Likewise, if a certain plant could make a sick loved one well, and yet it was illegal, you're still within your moral rights to procure it.
This is, indeed, why Alcohol Prohibition didn't work. Otherwise law-abiding people felt entitled to drink, and they were correct in believing that their illegality had little to do with criminality -- that, in fact, it was the Statist law that was immoral rather than their behavior.
No less can be said for self-protection. Just because a certain political system says you can't own a particular type of weapon doesn't mean you shouldn't own it if you believe it's in your interest to do so and would employ it only for defensive purposes. Why risk your life to obey a law?
J.D. Tucille notes this. He talks about the demand for illegal guns even in places - such as stable democracies in Europe, Canada, and Australia - that supposedly have "gun control." Even when gun registration is required, only about a tenth or less of these populations comply, and illegal gun ownership seems to range from 25% to 45% of the populace, depending on the country.
And the more guns will be regulated or prohibited, the greater the black-market will provide them. Tucille writes:
In 2007, Suroosh Alvi, a co-founder of Vice magazine, pulled a few family strings in Pakistan to gain access to the turbulent Northwest Frontier Province.
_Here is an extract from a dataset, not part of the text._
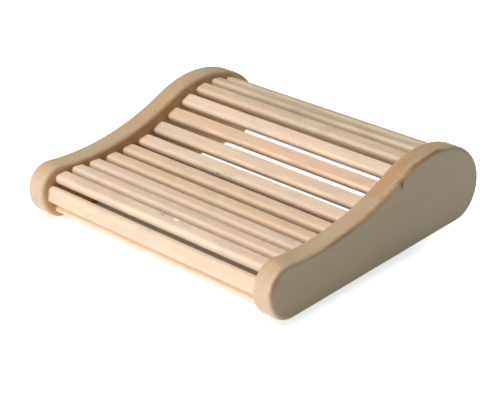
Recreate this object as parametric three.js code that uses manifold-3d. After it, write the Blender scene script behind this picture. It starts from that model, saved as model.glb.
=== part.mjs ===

Specifically, he wanted to see the gun markets that are feeding a steady supply of arms to Afghanistan. More specifically, he wanted to see just how modern firearms were being cranked out in wholesale lots under the most primitive conditions imaginable. His opening comment in the resulting video documentary—“I’ve seen kids making guns with their bare hands in caves”—only barely overstates what he presents. Thousands of 9mm pistols, knock-off AK-47s, machine guns, and anything else you can imagine are manufactured there over wood fires with hand tools—and so is the ammunition to match.
Pakistan isn’t alone. Danao, in the Philippines, has a thriving underground gun-manufacturing industry that is reputed to employ as much as 20 percent of the local population. Starting decades ago with crude revolvers, the “paltiks” turned out by the backyard gunsmiths of Danao now include working replicas of modern assault weapons manufactured with basic technology.
Just how do you shut down underground craftsman who don’t seem to require much more than their skills, some scrap metal, and access to Third-World tools that barely begin to compare to the equipment in the garages of many Western suburbanites?
That’s a rhetorical question. The evidence suggests that underground manufacturers will step up to meet any demand that arises.
U.S. politicians are living in a fantasy land is they think their laws will lead to compliance by "decent, law-abiding Americans," let alone believe they can control the number of guns.